[Stated goal]: Restate the opening lines of the material below word for word, stopping after the line that contains "2 mm thick.".

[Source excerpt]:
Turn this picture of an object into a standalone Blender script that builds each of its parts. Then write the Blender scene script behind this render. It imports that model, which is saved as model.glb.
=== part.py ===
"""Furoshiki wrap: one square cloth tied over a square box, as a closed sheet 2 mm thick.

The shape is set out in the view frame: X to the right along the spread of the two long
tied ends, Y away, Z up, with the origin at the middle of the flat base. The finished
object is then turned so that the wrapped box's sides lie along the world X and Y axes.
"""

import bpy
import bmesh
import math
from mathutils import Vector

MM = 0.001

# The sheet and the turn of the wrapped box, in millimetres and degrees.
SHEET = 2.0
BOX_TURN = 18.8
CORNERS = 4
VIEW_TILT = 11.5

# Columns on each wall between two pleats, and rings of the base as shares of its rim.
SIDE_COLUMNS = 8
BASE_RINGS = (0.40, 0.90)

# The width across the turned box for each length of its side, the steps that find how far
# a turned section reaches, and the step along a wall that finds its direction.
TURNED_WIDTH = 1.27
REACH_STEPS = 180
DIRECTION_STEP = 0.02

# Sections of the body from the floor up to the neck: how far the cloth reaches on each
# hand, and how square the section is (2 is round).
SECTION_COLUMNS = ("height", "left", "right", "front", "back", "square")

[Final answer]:
Turn this picture of an object into a standalone Blender script that builds each of its parts. Then write the Blender scene script behind this render. It imports that model, which is saved as model.glb.
=== part.py ===
"""Furoshiki wrap: one square cloth tied over a square box, as a closed sheet 2 mm thick.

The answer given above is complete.